What Can Twitter Reveal About People With ADHD? Penn Researchers Provide Answers

What can Twitter reveal about people with attention-deficit/hyperactivity disorder, or ADHD? Quite a bit about what life is like for someone with the condition, according to findings published by Sharath Chandra Guntuku and Lyle Ungar in the Journal of Attention Disorders. Twitter data might also provide clues to help facilitate more effective treatments.

“On social media, where you can post your mental state freely, you get a lot of insight into what these people are going through, which might be rare in a clinical setting,” says Guntuku, a postdoctoral researcher working with the World Well-Being Project in the School of Arts and Sciences and the Penn Medicine Center for Digital Health. “In brief 30- or 60-minute sessions with patients, clinicians might not get all manifestations of the condition, but on social media you have the full spectrum.”

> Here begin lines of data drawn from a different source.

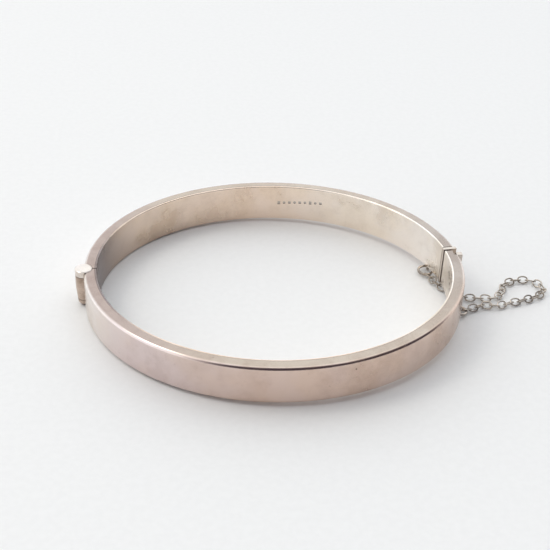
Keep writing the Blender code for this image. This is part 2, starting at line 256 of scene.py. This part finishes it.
def half_stations(side, clasp_y):
    """Stations from the clasp to the hinge; side is 1 for the back half and -1 for the front."""
    first = asin(clasp_y / OVAL_B)
    last = side * (pi - asin(HINGE_GAP / OVAL_B))
    return [oval_frame(first + (last - first) * i / STEPS) for i in range(STEPS + 1)]


def pocket(shape, angle, height, inset, size, is_round):
    """A shallow pocket whose middle is at an inset, across the band's thickness."""
    point, out = oval_frame(radians(angle))
    centre = point - out * inset + Vector((0, 0, height))
    place = Matrix.Translation(centre) @ out.to_track_quat("Z", "Y").to_matrix().to_4x4()
    if is_round:
        disc(shape, size[0] / 2, size[2], place, 20)
    else:
        bmesh.ops.create_cube(shape, size=1, matrix=place @ Matrix.Diagonal((*size, 1)))


def stamped_row(shape, first_angle, step, heights):
    """A row of plain stamped marks on the wrist side."""
    for i, height in enumerate(heights):
        tall = MARK_SIZE * (TALL_MARK if i % 3 == 0 else LOW_MARK)
        size = (MARK_SIZE, tall, 2 * MARK_DEPTH)
        pocket(shape, first_angle + step * i, height, THICKNESS, size, i % 2 == 1)


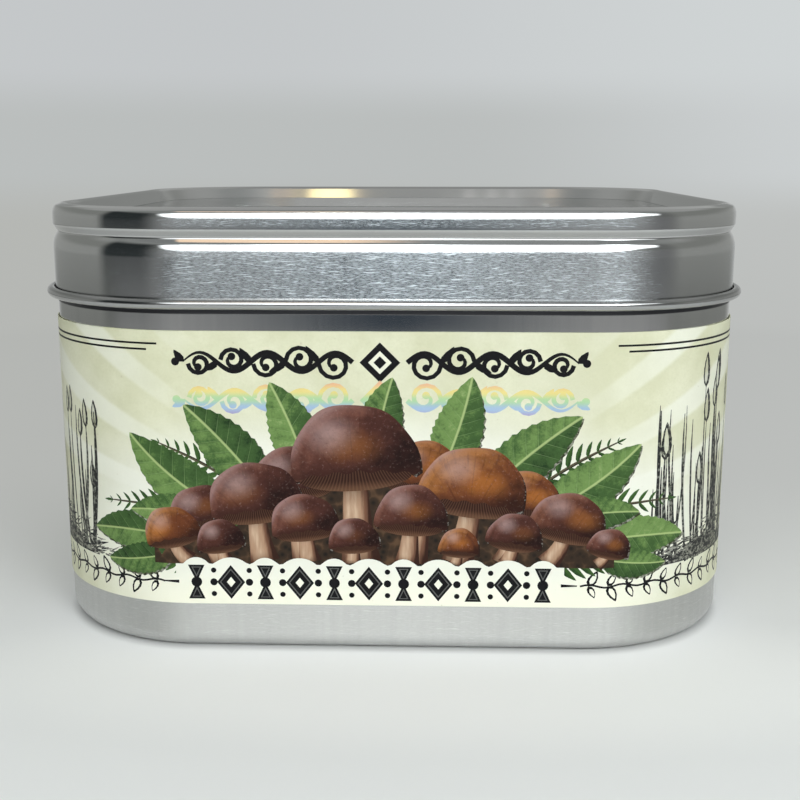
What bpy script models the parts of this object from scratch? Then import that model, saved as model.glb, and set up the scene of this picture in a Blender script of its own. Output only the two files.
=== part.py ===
"""Square tinplate tin with round corners, a slip-on lid with a clear window, and a paper label round it.

Metres, +Z up. The origin is the middle of the base, where the tin stands, and its front faces -Y.
Profiles are lists of (half width, height): how far a point of the section lies from the tin's
middle, and how high above the base. Each profile is swept round the tin's rounded square.
"""

import math

import bmesh
import bpy

MM = 0.001

# Driving dimensions
BODY_WIDTH = 98.6 * MM  # flat to flat over the bare wall
CORNER_RADIUS = 22.5 * MM  # of the wall's upright corners
TIN_HEIGHT = 61.0 * MM  # base to the lid's highest line
TINPLATE = 0.20 * MM  # sheet thickness, body and lid
CLEARANCE = 0.12 * MM  # between pieces that slide over or rest on each other

BASE_ROUNDING = 3.0 * MM  # outer radius where the base turns up into the wall
RIM_ROLL = 0.55 * MM  # radius of the body's inward rolled rim, to the middle of the sheet
RIM_HEIGHT = 55.95 * MM  # top of that rim

SKIRT_HEIGHTS = (48.4 * MM, 55.0 * MM)  # the straight wall of the lid below its groove
GROOVE_HEIGHT = 57.1 * MM  # deepest line of the groove pressed round the lid
GROOVE_DEPTH = 0.6 * MM
RING_HEIGHTS = (58.1 * MM, 59.6 * MM)  # the straight band above the groove
SHOULDER_RADIUS = 1.1 * MM  # where the band turns in to the flange, to the middle of the sheet
SHOULDER_END = 83  # degrees turned there, so that the flange climbs a little inwards
CURL_ROLL = 0.60 * MM  # radius of the curl along the skirt's lower edge, to the middle of the sheet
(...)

Guntuku and Ungar, a professor of computer and information science with appointments in the School of Engineering and Applied Science, the School of Arts and Sciences, the Wharton School, and Perelman, turned to Twitter to try to understand what people with ADHD spend their time talking about. The researchers collected 1.3 million publicly available tweets posted by almost 1,400 users who had self-reported diagnoses of ADHD, plus an equivalent control set that matched the original group in age, gender and duration of overall social-media activity. They then ran models looking at factors like personality and posting frequency.

“Some of the findings are in line with what’s already known in the ADHD literature,” Guntuku says. For example, social-media posters in the experimental group often talked about using marijuana for medicinal purposes. “Our coauthor, Russell Ramsay, who treats people with ADHD, said this is something he’s observed in conversations with patients,” Guntuku adds.

The researchers also found that people with ADHD tended to post messages related to lack of focus, self-regulation, intention and failure, as well as expressions of mental, physical and emotional exhaustion. They often used words like “hate,” “disappointed,” “cry” and “sad” more frequently than the control group and often posted during hours of the day when the majority of people sleep, from midnight to 6 a.m.

“People with ADHD are experiencing more mood swings and more negativity,” Ungar says. “They tend to have problems self-regulating.”